En l'état, la jurisprudence administrative demeure peu développée sur l'obligation de réserve confrontée au réseaux sociaux, induisant une relative insécurité juridique sur un certain nombre de situations. Il reste donc des champs à préciser pour le juge, et des questions à appréhender pour l'administration et ses agents. Les décisions rendues par les Cours administratives d'Appel tendent à démontrer une approche assez classique de l'obligation de réserve. Ainsi, la tenue de propos injurieux sur Facebook par un agent municipal à l'encontre de ses élus constitue une violation de l'obligation de réserve (Cour Administrative d'Appel de Nantes, 21 janvier 2016, n° 14NT02263). Inversement, la tenue par un agent municipal sur Facebook de propose n'excédant pas les limites de la polémique électorale ne viole pas l'obligation de réserve (Cour Administrative d'Appel de Nancy, 3 décembre 2016, n° 14NC02361).
Les réseaux sociaux posent cependant une véritable problématique liée à l'anonymat qu'ils permettent. Cette question se pose clairement en matière de droit de la fonction publique, et n'apparaît pas encore complètement tranchée. La décision évoquée du Conseil d'Etat a le mérite d'éclairer cette problématique (27 juin 2018, n° 412541). Un capitaine de gendarmerie a ainsi fait l'objet d'une sanction disciplinaire pour violation de l'obligation de réserve, suite à son utilisation sous anonymat des réseaux sociaux en dehors du service.
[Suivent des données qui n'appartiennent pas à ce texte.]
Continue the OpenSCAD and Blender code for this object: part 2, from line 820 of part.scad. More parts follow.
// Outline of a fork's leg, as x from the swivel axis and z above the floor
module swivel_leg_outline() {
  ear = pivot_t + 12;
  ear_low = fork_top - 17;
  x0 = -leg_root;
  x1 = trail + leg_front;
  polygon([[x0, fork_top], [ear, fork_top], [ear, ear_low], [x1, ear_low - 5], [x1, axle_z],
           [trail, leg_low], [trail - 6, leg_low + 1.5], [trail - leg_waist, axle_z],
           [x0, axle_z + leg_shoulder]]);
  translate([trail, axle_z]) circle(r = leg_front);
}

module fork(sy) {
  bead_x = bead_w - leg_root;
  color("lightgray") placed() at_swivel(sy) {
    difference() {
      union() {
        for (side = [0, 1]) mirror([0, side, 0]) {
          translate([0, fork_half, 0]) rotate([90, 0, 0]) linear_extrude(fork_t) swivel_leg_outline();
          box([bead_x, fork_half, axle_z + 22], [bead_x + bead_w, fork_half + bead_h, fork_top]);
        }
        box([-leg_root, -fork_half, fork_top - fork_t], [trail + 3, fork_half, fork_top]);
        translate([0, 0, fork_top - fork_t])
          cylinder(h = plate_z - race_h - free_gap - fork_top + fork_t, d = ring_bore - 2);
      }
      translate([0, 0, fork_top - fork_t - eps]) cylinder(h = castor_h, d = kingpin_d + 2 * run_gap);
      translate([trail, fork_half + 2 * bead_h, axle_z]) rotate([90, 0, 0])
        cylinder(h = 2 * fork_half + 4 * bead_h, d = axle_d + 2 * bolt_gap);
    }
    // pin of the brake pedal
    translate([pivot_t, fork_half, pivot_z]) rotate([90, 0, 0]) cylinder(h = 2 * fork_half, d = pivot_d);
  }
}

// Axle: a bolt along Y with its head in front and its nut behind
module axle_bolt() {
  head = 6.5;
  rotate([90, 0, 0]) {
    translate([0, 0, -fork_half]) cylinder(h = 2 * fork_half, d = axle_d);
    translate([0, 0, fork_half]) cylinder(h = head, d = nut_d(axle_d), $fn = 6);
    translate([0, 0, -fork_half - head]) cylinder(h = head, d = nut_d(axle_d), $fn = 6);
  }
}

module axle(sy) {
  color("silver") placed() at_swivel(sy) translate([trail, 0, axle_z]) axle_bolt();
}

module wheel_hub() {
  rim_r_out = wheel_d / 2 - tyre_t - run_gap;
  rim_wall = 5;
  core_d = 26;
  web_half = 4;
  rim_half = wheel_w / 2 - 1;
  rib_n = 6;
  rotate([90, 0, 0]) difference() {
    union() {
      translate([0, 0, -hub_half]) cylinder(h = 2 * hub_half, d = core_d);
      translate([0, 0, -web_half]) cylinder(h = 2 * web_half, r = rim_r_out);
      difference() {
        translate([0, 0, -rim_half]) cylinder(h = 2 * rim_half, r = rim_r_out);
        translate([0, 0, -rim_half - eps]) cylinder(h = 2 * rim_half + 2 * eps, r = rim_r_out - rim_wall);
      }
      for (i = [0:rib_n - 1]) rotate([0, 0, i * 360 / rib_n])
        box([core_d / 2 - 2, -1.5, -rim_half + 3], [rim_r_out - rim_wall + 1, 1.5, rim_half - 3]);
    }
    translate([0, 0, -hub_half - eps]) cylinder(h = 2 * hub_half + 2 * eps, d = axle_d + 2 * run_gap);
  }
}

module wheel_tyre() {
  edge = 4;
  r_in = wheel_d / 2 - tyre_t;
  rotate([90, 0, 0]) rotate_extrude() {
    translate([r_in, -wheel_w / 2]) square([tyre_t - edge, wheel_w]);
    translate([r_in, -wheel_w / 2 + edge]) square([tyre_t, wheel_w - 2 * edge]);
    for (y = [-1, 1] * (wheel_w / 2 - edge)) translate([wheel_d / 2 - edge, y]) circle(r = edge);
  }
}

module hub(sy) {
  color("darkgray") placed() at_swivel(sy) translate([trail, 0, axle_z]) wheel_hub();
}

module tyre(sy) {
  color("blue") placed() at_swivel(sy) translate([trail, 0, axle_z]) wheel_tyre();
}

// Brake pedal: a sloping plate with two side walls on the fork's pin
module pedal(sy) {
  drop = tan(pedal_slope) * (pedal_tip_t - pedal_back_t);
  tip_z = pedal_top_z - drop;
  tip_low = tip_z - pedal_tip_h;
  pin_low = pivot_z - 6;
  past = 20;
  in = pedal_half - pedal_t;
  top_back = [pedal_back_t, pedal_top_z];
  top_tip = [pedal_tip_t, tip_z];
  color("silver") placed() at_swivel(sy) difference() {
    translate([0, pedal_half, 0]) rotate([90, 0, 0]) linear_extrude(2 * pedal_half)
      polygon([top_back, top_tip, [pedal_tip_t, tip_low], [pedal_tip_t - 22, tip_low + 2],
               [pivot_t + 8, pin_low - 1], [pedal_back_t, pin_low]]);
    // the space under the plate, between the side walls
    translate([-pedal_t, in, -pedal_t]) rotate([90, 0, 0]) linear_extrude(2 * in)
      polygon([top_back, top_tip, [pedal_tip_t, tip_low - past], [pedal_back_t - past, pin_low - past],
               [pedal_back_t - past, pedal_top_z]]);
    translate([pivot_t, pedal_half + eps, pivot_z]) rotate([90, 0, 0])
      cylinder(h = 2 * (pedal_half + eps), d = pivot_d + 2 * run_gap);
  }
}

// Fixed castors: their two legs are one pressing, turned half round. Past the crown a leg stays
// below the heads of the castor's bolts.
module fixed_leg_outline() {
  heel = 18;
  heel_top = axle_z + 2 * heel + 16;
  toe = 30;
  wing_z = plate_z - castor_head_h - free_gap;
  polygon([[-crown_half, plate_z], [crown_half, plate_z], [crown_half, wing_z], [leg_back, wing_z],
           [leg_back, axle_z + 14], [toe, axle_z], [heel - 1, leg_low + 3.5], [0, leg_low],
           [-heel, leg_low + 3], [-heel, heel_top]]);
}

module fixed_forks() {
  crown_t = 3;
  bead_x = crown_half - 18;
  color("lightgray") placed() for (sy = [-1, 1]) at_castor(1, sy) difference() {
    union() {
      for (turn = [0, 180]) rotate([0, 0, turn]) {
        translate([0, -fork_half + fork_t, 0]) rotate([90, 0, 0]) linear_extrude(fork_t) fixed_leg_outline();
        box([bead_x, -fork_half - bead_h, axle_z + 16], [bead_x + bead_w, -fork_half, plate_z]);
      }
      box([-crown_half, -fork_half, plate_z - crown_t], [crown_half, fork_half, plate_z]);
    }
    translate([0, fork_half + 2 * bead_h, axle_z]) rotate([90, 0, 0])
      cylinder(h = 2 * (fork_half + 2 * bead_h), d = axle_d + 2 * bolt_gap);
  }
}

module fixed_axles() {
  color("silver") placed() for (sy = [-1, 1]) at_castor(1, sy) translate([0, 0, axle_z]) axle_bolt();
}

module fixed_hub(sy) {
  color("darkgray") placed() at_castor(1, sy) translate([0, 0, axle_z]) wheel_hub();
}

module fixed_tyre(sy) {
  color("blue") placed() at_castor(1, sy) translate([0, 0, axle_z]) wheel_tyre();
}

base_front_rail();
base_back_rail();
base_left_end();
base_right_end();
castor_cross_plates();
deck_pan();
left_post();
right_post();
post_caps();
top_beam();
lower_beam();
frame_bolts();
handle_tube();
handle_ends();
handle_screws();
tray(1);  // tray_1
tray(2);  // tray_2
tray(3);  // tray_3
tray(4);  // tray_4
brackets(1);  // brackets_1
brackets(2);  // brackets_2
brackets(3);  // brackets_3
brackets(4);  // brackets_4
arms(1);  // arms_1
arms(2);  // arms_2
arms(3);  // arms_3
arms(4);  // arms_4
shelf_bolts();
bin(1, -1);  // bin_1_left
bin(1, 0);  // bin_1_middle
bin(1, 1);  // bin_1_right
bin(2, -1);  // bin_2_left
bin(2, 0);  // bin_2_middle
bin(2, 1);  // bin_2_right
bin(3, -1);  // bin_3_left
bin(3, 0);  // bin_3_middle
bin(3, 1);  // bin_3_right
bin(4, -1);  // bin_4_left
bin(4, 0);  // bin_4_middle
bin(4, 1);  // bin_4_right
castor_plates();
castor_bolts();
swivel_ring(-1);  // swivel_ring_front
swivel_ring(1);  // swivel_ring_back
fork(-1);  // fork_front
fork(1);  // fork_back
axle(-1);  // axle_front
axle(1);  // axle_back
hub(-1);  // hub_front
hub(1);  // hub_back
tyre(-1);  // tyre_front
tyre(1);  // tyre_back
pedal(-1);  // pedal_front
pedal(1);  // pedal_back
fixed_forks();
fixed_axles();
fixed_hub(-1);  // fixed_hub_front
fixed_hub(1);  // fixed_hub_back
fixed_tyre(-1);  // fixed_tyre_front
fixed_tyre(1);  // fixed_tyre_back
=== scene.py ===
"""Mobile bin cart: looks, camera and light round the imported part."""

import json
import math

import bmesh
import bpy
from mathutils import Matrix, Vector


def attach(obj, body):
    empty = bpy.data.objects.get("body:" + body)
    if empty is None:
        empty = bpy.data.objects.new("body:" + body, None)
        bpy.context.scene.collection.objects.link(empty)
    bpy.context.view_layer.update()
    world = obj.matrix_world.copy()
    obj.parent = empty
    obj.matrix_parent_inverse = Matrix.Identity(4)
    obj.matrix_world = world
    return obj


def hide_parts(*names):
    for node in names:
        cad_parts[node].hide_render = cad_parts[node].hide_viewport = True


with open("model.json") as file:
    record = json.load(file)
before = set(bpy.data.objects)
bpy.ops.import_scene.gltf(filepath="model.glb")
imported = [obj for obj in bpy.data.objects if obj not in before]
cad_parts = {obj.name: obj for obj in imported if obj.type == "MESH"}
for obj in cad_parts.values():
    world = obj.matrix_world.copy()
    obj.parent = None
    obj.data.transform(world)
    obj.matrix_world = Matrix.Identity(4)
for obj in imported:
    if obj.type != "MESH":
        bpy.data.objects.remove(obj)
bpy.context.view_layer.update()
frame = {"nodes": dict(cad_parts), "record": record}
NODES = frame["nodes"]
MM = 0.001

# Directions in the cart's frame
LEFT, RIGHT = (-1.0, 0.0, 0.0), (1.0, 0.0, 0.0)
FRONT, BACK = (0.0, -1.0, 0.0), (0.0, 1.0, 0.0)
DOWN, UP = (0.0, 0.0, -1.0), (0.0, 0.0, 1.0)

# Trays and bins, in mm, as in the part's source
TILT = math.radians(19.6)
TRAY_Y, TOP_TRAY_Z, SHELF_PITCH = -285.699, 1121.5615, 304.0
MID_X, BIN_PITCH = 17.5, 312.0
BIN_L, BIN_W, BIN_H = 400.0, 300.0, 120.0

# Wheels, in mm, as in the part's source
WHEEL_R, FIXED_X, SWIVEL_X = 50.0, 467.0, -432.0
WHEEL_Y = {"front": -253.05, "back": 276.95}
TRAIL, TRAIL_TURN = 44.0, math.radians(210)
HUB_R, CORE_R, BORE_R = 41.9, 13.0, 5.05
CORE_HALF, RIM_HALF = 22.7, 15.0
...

Le Conseil d'Etat retient ici le fait que l'agent public était militaire, son grade et ses fonctions, ainsi que le fait que ses propos étaient « outranciers et irrespectueux » à l'égard « de l'action des membres du gouvernement et la politique étrangère et de défense française ». Le Conseil d'Etat ajoute que l'agent se prévalait de sa qualité, et qu'il avait déjà préalablement été mis en garde. Ce faisant, cet exemple a trait à un cas tranché.
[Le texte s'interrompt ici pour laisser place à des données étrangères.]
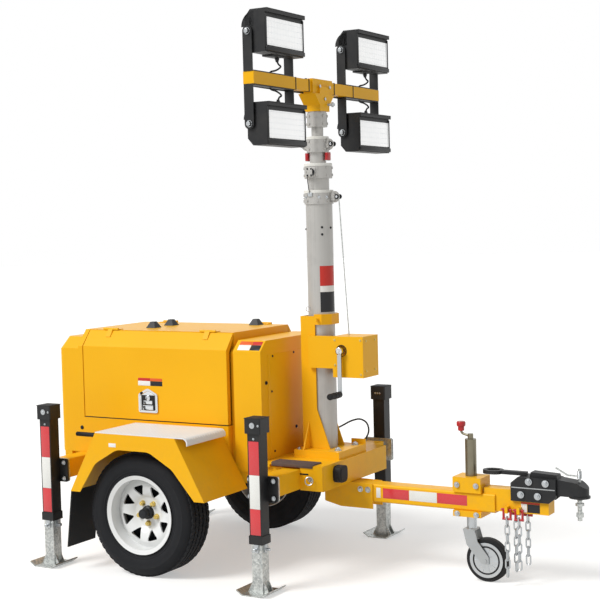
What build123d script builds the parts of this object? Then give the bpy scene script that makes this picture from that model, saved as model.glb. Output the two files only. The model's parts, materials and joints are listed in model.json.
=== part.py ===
from build123d import *
import math
import os

# Mobile light tower: a single axle trailer with a generator canopy, four
# outrigger jacks and a vertical telescopic mast that carries four floodlights.
# Millimetres. X runs forward to the coupling, Y to the left side, Z up.
# While building, X is counted from the axle and Z from the ground.

# Sizes that several groups share
RUNNING_GAP = 0.3
OVERLAP = 1
CANOPY_HALF_WIDTH = 352
TYRE_RADIUS = 325

# Wheels and axle
TYRE_SECTION = 117
TYRE_WIDTH = 200
TYRE_SHOULDER = 34
TYRE_BULGE = 58
TYRE_BEAD_INSET = 14
RIM_RADIUS = TYRE_RADIUS - TYRE_SECTION
RIM_FLANGE = 18
RIM_SEAT_RADIUS = RIM_RADIUS - RIM_FLANGE
RIM_WIDTH = 172
RIM_WALL = 6
RIM_LIP_RISE = 16
WHEEL_Y = 600
WHEEL_DISC_Y = 20
DISC_THICKNESS = 10
DISC_EDGE_INSET = 26
DISC_EDGE_DROP = 22
HUB_RADIUS = 62
HUB_FLAT = 20
HUB_SWELL = 34
HUB_SWELL_RISE = 12
HUB_DEPTH = 80
HUB_CAP_RADIUS = 34
HUB_CAP_LENGTH = 62
HUB_CAP_ROUND = 7
WHEEL_HOLE_COUNT = 8
WHEEL_HOLE_RADIUS = (HUB_RADIUS + HUB_SWELL + RIM_SEAT_RADIUS - DISC_EDGE_INSET) / 2
WHEEL_HOLE_SIZE = 0.4 * (RIM_SEAT_RADIUS - DISC_EDGE_INSET - HUB_RADIUS - HUB_SWELL)
WHEEL_NUT_COUNT = 5
WHEEL_NUT_CIRCLE = 57
WHEEL_NUT_RADIUS = 11
WHEEL_NUT_LENGTH = 16
AXLE_SIZE = 60
STUB_RADIUS = 22
STUB_CLEARANCE = 0.05

# Chassis frame
RAIL_Y = CANOPY_HALF_WIDTH - 52
RAIL_WIDTH = 60
FRAME_BOTTOM = 460
FRAME_TOP = 560
FRAME_REAR_X = -770
REAR_BEAM_DEPTH = 50
CROSS_MEMBERS_X = (-200, 200, 560)
CROSS_MEMBER_WIDTH = 50
CROSS_MEMBER_RISE = 20
DECK_REAR_X = 546
DECK_FRONT_X = 902
DECK_TOP = 583
DECK_PLATE = 8
DECK_SHEET = 6
DECK_HALF_WIDTH = CANOPY_HALF_WIDTH - 2
DECK_PAD = 60
DECK_LIP_RISE = 26
FRONT_BEAM_DEPTH = 52
FRONT_BEAM_DROP = 6
GUSSET_LEG = 62
SOCKET_SIZE = 80
SOCKET_REACH = 40
SOCKET_ROUND = 18
SOCKET_Y = -208
SOCKET_Z = 525

# Springs
SPRING_WIDTH = 60
SPRING_LEAF = 9
SPRING_LEAF_COUNT = 3
SPRING_LEAF_STEP = 0.24
SPRING_SPAN = 640
SPRING_Y = RAIL_Y + RAIL_WIDTH / 2
SPRING_EYE_DROP = 20.5
SPRING_EYE_RADIUS = 16
SPRING_BOLT_RADIUS = 9
SHACKLE_THICKNESS = 8
SHACKLE_HALF = 22
CLIP_THICKNESS = 10
CLIP_REACH = 16
CLIP_BOLT_RADIUS = 6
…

Néanmoins, la problématique demeure sur la position qui sera adoptée par le juge dans des situations plus nuancées, mais également sur l’importance du support et ses modalités d’utilisation.
A titre d’exemple, l'utilisation de Twitter est a priori publique et induit la diffusion d’un message. L’obligation de réserve devrait donc pleinement s’appliquer dans ce cas. Toutefois, un utilisateur peut restreindre la diffusion de ses messages à ses seuls abonnés, qu’il peut d’ailleurs également sélectionner. Dans ce cas, la situation est moins évidente. L’utilisateur peut également agir anonymement en prenant un pseudonyme. Toutefois, ce dernier cas ne l’exonère pas de l’obligation de réserve, ainsi que la décision précitée du Conseil d’Etat tend à le démontrer, ou comme certaines affaires médiatiques ont pu l’établir (voir par exemple : Canard enchaîné, 5 décembre 2018, « Les tweets fous d’un juge de l’asile »).
Autre exemple, l’utilisation de Facebook est susceptible de varier de manière sensible en fonction de ce qui en est concrètement fait et des paramétrages mis en place par l’utilisateur. Pis, le paramétrage des contacts de l’individu concerné est de nature à influer sur la réponse. Certains cas laissent certes peu de doutes sur la solution. La publication d’un message sur une page publique, comme dans l’arrêt précité de la Cour Administrative d’Appel de Nantes, nécessite évidemment de respecter l’obligation de réserve, d’où la sanction de l’agent en cause. Mais la diffusion de messages dans des groupes de discussions plus restreints, ou l’utilisation de la messagerie de l’application, semblent induire une solution moins évidente.
En conséquence, il n'est pas évident de trouver la réponse adaptée à chaque situation. La prudence devra être de mise tant dans l’expression des agents publics sur les réseaux sociaux que dans les décisions que prendra l’autorité administrative, la sécurité juridique de celles-ci devant être pesée. Il sera également important de faire preuve d'information et de pédagogie pour alerter les agents publics sur ces situations. La mise en place de chartes pourra notamment constituer un outil utile. Ceci devrait permettre de mettre en évidence les responsabilités de chacun et de limiter les litiges.